_Exercise details_
Reproduce the material exactly, omitting nothing.

Object modeling scripts
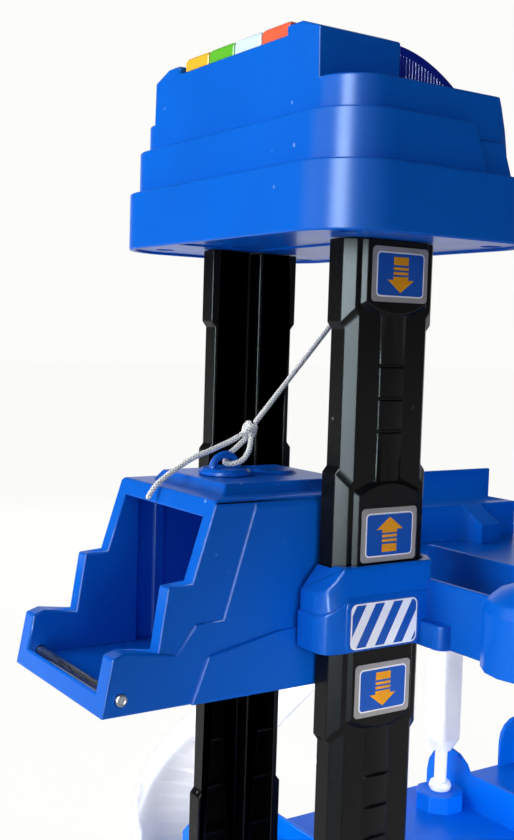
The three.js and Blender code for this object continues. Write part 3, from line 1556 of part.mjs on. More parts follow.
addPiece("cord_eyelet", lathe([
  [eyelet.bore, baseBottom - eyelet.flangeThick - seatGap / 2],
  [eyelet.flange, baseBottom - eyelet.flangeThick - seatGap / 2],
  [eyelet.flange, baseBottom - seatGap / 2], [eyelet.radius, baseBottom - seatGap / 2],
  [eyelet.radius, baseTop + eyelet.lip], [eyelet.bore, baseTop + eyelet.lip],
  [eyelet.bore, baseBottom - eyelet.flangeThick - seatGap / 2],
], cordX, 0, 0, smallSteps), white);

export default garage;
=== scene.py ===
import json
import math

import bmesh
import bpy
from mathutils import Matrix, Vector
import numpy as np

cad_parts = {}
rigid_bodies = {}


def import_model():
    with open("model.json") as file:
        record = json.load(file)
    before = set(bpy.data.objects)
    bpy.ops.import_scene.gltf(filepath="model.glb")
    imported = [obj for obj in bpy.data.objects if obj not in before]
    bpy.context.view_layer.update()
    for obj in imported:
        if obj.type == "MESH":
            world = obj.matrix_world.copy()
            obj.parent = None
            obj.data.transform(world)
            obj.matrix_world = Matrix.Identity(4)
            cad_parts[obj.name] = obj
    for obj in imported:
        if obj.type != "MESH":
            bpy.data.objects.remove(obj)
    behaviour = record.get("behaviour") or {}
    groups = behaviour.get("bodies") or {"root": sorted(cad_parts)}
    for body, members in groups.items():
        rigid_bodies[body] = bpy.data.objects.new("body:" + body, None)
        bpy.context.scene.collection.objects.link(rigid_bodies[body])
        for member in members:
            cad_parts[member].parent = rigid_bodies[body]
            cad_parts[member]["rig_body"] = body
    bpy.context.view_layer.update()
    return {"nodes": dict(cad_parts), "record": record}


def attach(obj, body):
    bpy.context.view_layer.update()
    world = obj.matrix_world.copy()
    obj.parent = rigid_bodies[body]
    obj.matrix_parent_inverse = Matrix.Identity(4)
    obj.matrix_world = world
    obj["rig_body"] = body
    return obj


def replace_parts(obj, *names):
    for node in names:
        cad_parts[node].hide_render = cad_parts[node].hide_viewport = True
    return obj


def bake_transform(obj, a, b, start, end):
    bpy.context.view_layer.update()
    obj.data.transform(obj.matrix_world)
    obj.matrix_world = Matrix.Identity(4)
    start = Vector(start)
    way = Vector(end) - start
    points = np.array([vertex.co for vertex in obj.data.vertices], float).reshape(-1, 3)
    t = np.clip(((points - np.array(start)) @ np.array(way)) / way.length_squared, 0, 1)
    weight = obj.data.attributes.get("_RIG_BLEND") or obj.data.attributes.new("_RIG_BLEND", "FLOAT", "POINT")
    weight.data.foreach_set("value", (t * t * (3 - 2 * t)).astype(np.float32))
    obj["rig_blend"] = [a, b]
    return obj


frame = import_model()
MM = 0.001
nodes = frame["nodes"]
slot_of = {row["node"]: row["material_slot"] for row in frame["record"]["subparts"]}
scene = bpy.context.scene
scene.view_settings.view_transform = "Standard"

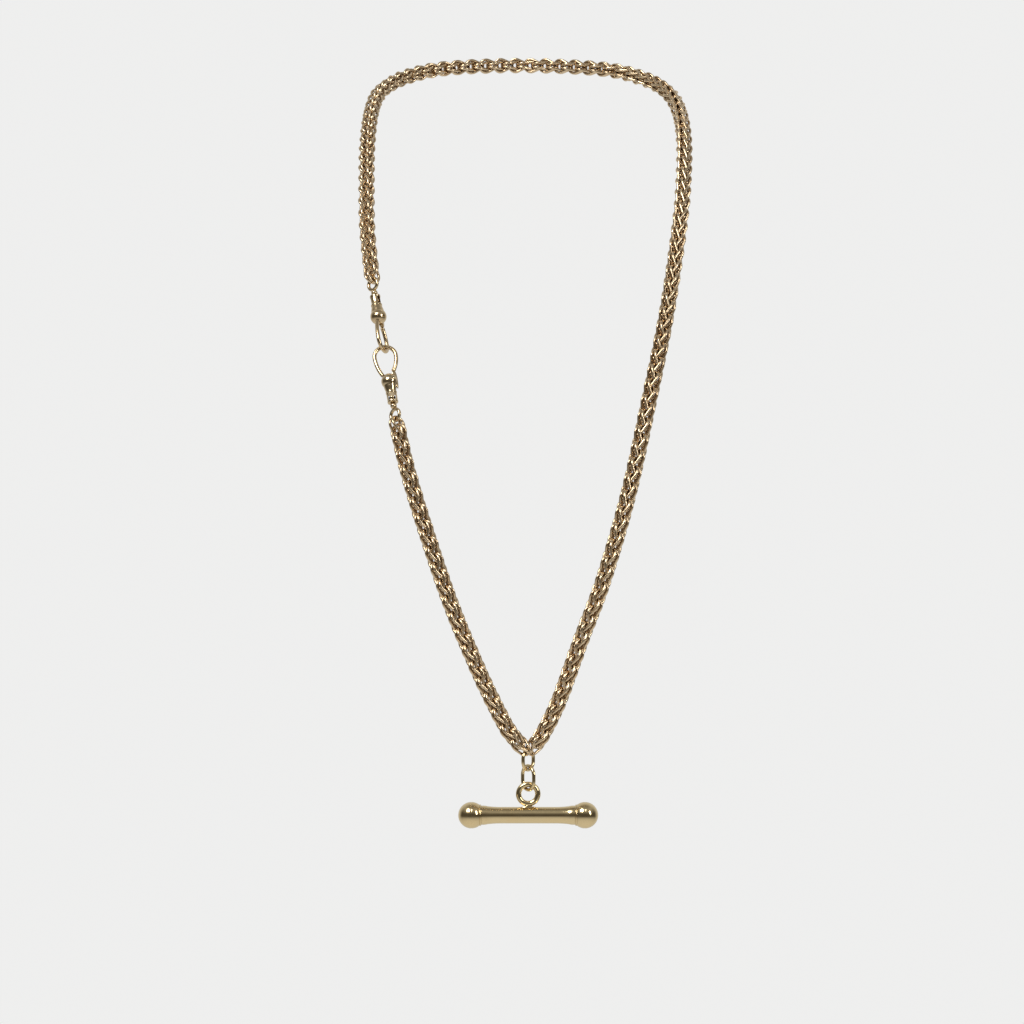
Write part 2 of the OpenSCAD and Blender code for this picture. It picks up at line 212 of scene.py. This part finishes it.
# ------------------------------------------------------------------ gold
def gold(name, base, recess_shade, rough, scratch, scale=1.0):
    """Polished gold: base is its colour in the open; the second colour is painted shade, laid into the
    recesses.
    """
    m = bpy.data.materials.new(name)
    m.use_nodes = True
    tree = m.node_tree
    tree.nodes.clear()
    link = tree.links.new

    def node(kind, **inputs):
        n = tree.nodes.new("ShaderNode" + kind)
        for key, value in inputs.items():
            n.inputs[key.replace("_", " ")].default_value = value
        return n

    out = node("OutputMaterial")
    metal = node("BsdfPrincipled", Metallic=1.0)
    link(metal.outputs[0], out.inputs[0])
    place = node("TexCoord").outputs["Object"]
    big = node("TexNoise", Scale=160 * scale, Detail=4)
    fine = node("TexNoise", Scale=1400 * scale, Detail=6)
    link(place, big.inputs["Vector"])
    link(place, fine.inputs["Vector"])
    # colour: a painted shade, darker and warmer, in the recesses (found by ambient occlusion), with a faint
    # tarnish drifting over it
    ao = node("AmbientOcclusion", Distance=0.0009)
    ao.samples = 6
    open_air = node("MapRange", From_Min=0.25, From_Max=0.85)
    link(ao.outputs["AO"], open_air.inputs["Value"])
    mix = node("Mix")
    mix.data_type = "RGBA"
    mix.inputs["A"].default_value, mix.inputs["B"].default_value = (*recess_shade, 1), (*base, 1)
    link(open_air.outputs["Result"], mix.inputs["Factor"])
    warm = node("MapRange", From_Min=0.42, From_Max=0.68, To_Max=0.55)
    link(big.outputs["Fac"], warm.inputs["Value"])
    tint = node("Mix")
    tint.data_type, tint.blend_type = "RGBA", "MULTIPLY"
    tint.inputs["B"].default_value = (0.97, 0.88, 0.78, 1)
    link(warm.outputs["Result"], tint.inputs["Factor"])
    link(mix.outputs["Result"], tint.inputs["A"])
    link(tint.outputs["Result"], metal.inputs["Base Color"])
    # roughness: polish worn in patches, and duller in the recesses
    patches = node("MapRange", From_Min=0.35, From_Max=0.7, To_Min=rough * 0.75, To_Max=rough * 1.5)
    link(fine.outputs["Fac"], patches.inputs["Value"])
    recess = node("MapRange", To_Min=0.14, To_Max=0.0)
    link(open_air.outputs["Result"], recess.inputs["Value"])
    total = node("Math")
    total.operation = "ADD"
    link(patches.outputs["Result"], total.inputs[0])
    link(recess.outputs["Result"], total.inputs[1])
    link(total.outputs[0], metal.inputs["Roughness"])
    # relief: hairline scratches, and soft dents under them
    stretch = node("Mapping", Scale=(0.35, 3.2, 0.6), Rotation=(0.5, 0.3, 0.9))
    link(place, stretch.inputs["Vector"])
    hair = node("TexNoise", Scale=900 * scale, Detail=3)
    link(stretch.outputs["Vector"], hair.inputs["Vector"])
    lines = node("Bump", Strength=0.12 * scratch, Distance=0.00003)
    link(hair.outputs["Fac"], lines.inputs["Height"])
    dents = node("Bump", Strength=0.25 * scratch, Distance=0.00008)
    link(big.outputs["Fac"], dents.inputs["Height"])
    link(lines.outputs["Normal"], dents.inputs["Normal"])
    link(dents.outputs["Normal"], metal.inputs["Normal"])
    return m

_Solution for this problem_
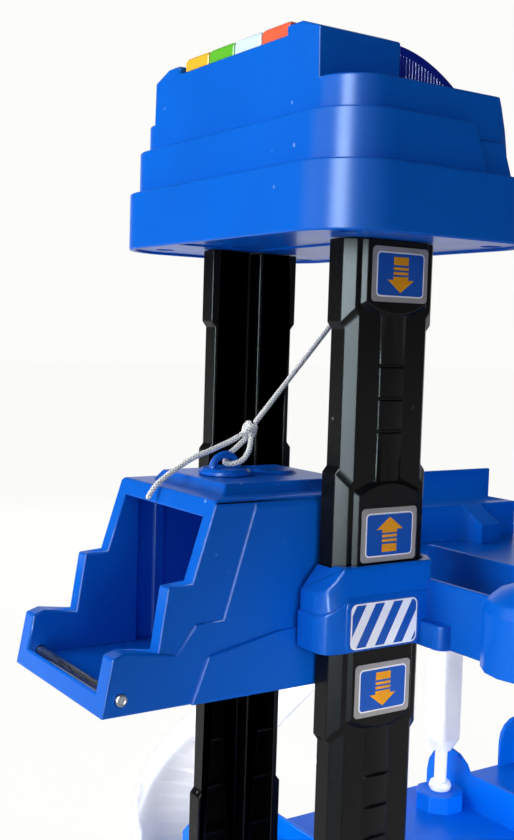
The three.js and Blender code for this object continues. Write part 3, from line 1556 of part.mjs on. More parts follow.
addPiece("cord_eyelet", lathe([
  [eyelet.bore, baseBottom - eyelet.flangeThick - seatGap / 2],
  [eyelet.flange, baseBottom - eyelet.flangeThick - seatGap / 2],
  [eyelet.flange, baseBottom - seatGap / 2], [eyelet.radius, baseBottom - seatGap / 2],
  [eyelet.radius, baseTop + eyelet.lip], [eyelet.bore, baseTop + eyelet.lip],
  [eyelet.bore, baseBottom - eyelet.flangeThick - seatGap / 2],
], cordX, 0, 0, smallSteps), white);

export default garage;
=== scene.py ===
import json
import math

import bmesh
import bpy
from mathutils import Matrix, Vector
import numpy as np

cad_parts = {}
rigid_bodies = {}


def import_model():
    with open("model.json") as file:
        record = json.load(file)
    before = set(bpy.data.objects)
    bpy.ops.import_scene.gltf(filepath="model.glb")
    imported = [obj for obj in bpy.data.objects if obj not in before]
    bpy.context.view_layer.update()
    for obj in imported:
        if obj.type == "MESH":
            world = obj.matrix_world.copy()
            obj.parent = None
            obj.data.transform(world)
            obj.matrix_world = Matrix.Identity(4)
            cad_parts[obj.name] = obj
    for obj in imported:
        if obj.type != "MESH":
            bpy.data.objects.remove(obj)
    behaviour = record.get("behaviour") or {}
    groups = behaviour.get("bodies") or {"root": sorted(cad_parts)}
    for body, members in groups.items():
        rigid_bodies[body] = bpy.data.objects.new("body:" + body, None)
        bpy.context.scene.collection.objects.link(rigid_bodies[body])
        for member in members:
            cad_parts[member].parent = rigid_bodies[body]
            cad_parts[member]["rig_body"] = body
    bpy.context.view_layer.update()
    return {"nodes": dict(cad_parts), "record": record}


def attach(obj, body):
    bpy.context.view_layer.update()
    world = obj.matrix_world.copy()
    obj.parent = rigid_bodies[body]
    obj.matrix_parent_inverse = Matrix.Identity(4)
    obj.matrix_world = world
    obj["rig_body"] = body
    return obj


def replace_parts(obj, *names):
    for node in names:
        cad_parts[node].hide_render = cad_parts[node].hide_viewport = True
    return obj


def bake_transform(obj, a, b, start, end):
    bpy.context.view_layer.update()
    obj.data.transform(obj.matrix_world)
    obj.matrix_world = Matrix.Identity(4)
    start = Vector(start)
    way = Vector(end) - start
    points = np.array([vertex.co for vertex in obj.data.vertices], float).reshape(-1, 3)
    t = np.clip(((points - np.array(start)) @ np.array(way)) / way.length_squared, 0, 1)
    weight = obj.data.attributes.get("_RIG_BLEND") or obj.data.attributes.new("_RIG_BLEND", "FLOAT", "POINT")
    weight.data.foreach_set("value", (t * t * (3 - 2 * t)).astype(np.float32))
    obj["rig_blend"] = [a, b]
    return obj


frame = import_model()
MM = 0.001
nodes = frame["nodes"]
slot_of = {row["node"]: row["material_slot"] for row in frame["record"]["subparts"]}
scene = bpy.context.scene
scene.view_settings.view_transform = "Standard"

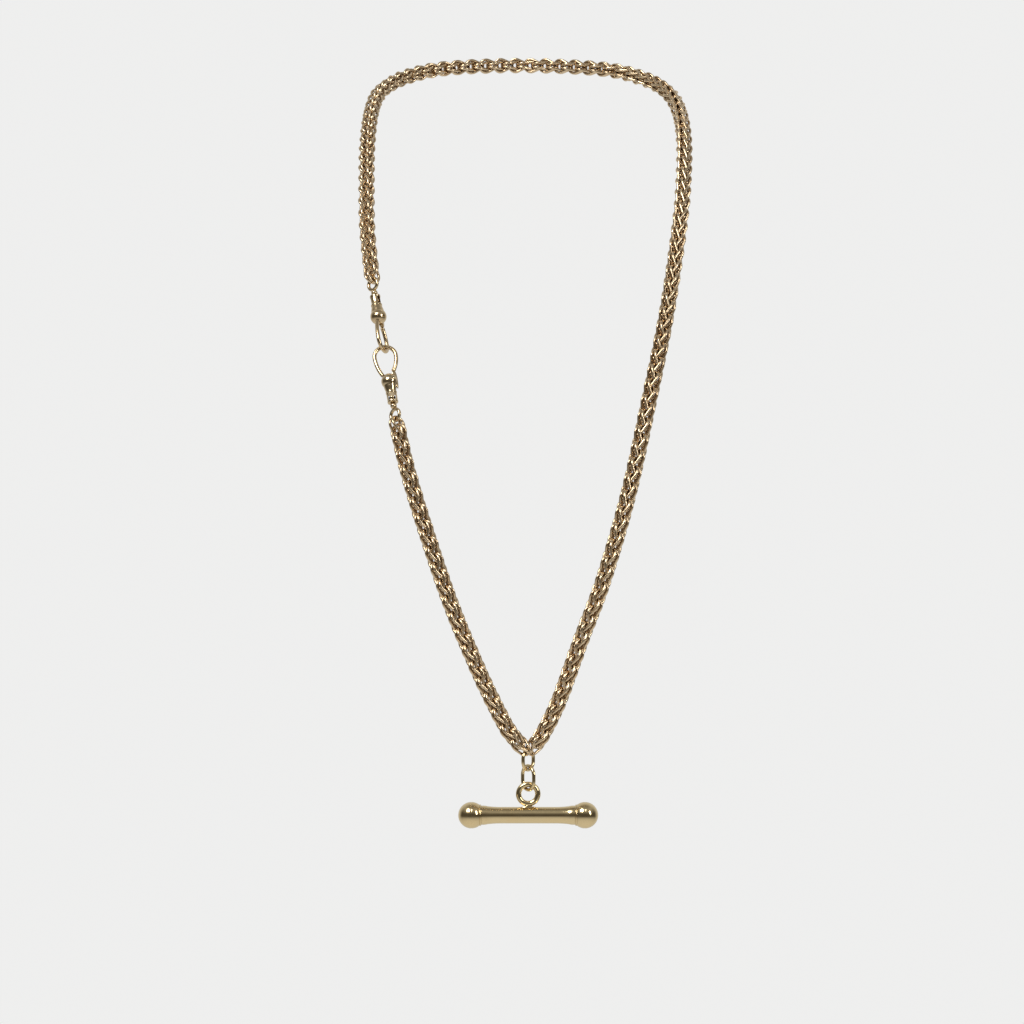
Write part 2 of the OpenSCAD and Blender code for this picture. It picks up at line 212 of scene.py. This part finishes it.
# ------------------------------------------------------------------ gold
def gold(name, base, recess_shade, rough, scratch, scale=1.0):
    """Polished gold: base is its colour in the open; the second colour is painted shade, laid into the
    recesses.
    """
    m = bpy.data.materials.new(name)
    m.use_nodes = True
    tree = m.node_tree
    tree.nodes.clear()
    link = tree.links.new

    def node(kind, **inputs):
        n = tree.nodes.new("ShaderNode" + kind)
        for key, value in inputs.items():
            n.inputs[key.replace("_", " ")].default_value = value
        return n

    out = node("OutputMaterial")
    metal = node("BsdfPrincipled", Metallic=1.0)
    link(metal.outputs[0], out.inputs[0])
    place = node("TexCoord").outputs["Object"]
    big = node("TexNoise", Scale=160 * scale, Detail=4)
    fine = node("TexNoise", Scale=1400 * scale, Detail=6)
    link(place, big.inputs["Vector"])
    link(place, fine.inputs["Vector"])
    # colour: a painted shade, darker and warmer, in the recesses (found by ambient occlusion), with a faint
    # tarnish drifting over it
    ao = node("AmbientOcclusion", Distance=0.0009)
    ao.samples = 6
    open_air = node("MapRange", From_Min=0.25, From_Max=0.85)
    link(ao.outputs["AO"], open_air.inputs["Value"])
    mix = node("Mix")
    mix.data_type = "RGBA"
    mix.inputs["A"].default_value, mix.inputs["B"].default_value = (*recess_shade, 1), (*base, 1)
    link(open_air.outputs["Result"], mix.inputs["Factor"])
    warm = node("MapRange", From_Min=0.42, From_Max=0.68, To_Max=0.55)
    link(big.outputs["Fac"], warm.inputs["Value"])
    tint = node("Mix")
    tint.data_type, tint.blend_type = "RGBA", "MULTIPLY"
    tint.inputs["B"].default_value = (0.97, 0.88, 0.78, 1)
    link(warm.outputs["Result"], tint.inputs["Factor"])
    link(mix.outputs["Result"], tint.inputs["A"])
    link(tint.outputs["Result"], metal.inputs["Base Color"])
    # roughness: polish worn in patches, and duller in the recesses
    patches = node("MapRange", From_Min=0.35, From_Max=0.7, To_Min=rough * 0.75, To_Max=rough * 1.5)
    link(fine.outputs["Fac"], patches.inputs["Value"])
    recess = node("MapRange", To_Min=0.14, To_Max=0.0)
    link(open_air.outputs["Result"], recess.inputs["Value"])
    total = node("Math")
    total.operation = "ADD"
    link(patches.outputs["Result"], total.inputs[0])
    link(recess.outputs["Result"], total.inputs[1])
    link(total.outputs[0], metal.inputs["Roughness"])
    # relief: hairline scratches, and soft dents under them
    stretch = node("Mapping", Scale=(0.35, 3.2, 0.6), Rotation=(0.5, 0.3, 0.9))
    link(place, stretch.inputs["Vector"])
    hair = node("TexNoise", Scale=900 * scale, Detail=3)
    link(stretch.outputs["Vector"], hair.inputs["Vector"])
    lines = node("Bump", Strength=0.12 * scratch, Distance=0.00003)
    link(hair.outputs["Fac"], lines.inputs["Height"])
    dents = node("Bump", Strength=0.25 * scratch, Distance=0.00008)
    link(big.outputs["Fac"], dents.inputs["Height"])
    link(lines.outputs["Normal"], dents.inputs["Normal"])
    link(dents.outputs["Normal"], metal.inputs["Normal"])
    return m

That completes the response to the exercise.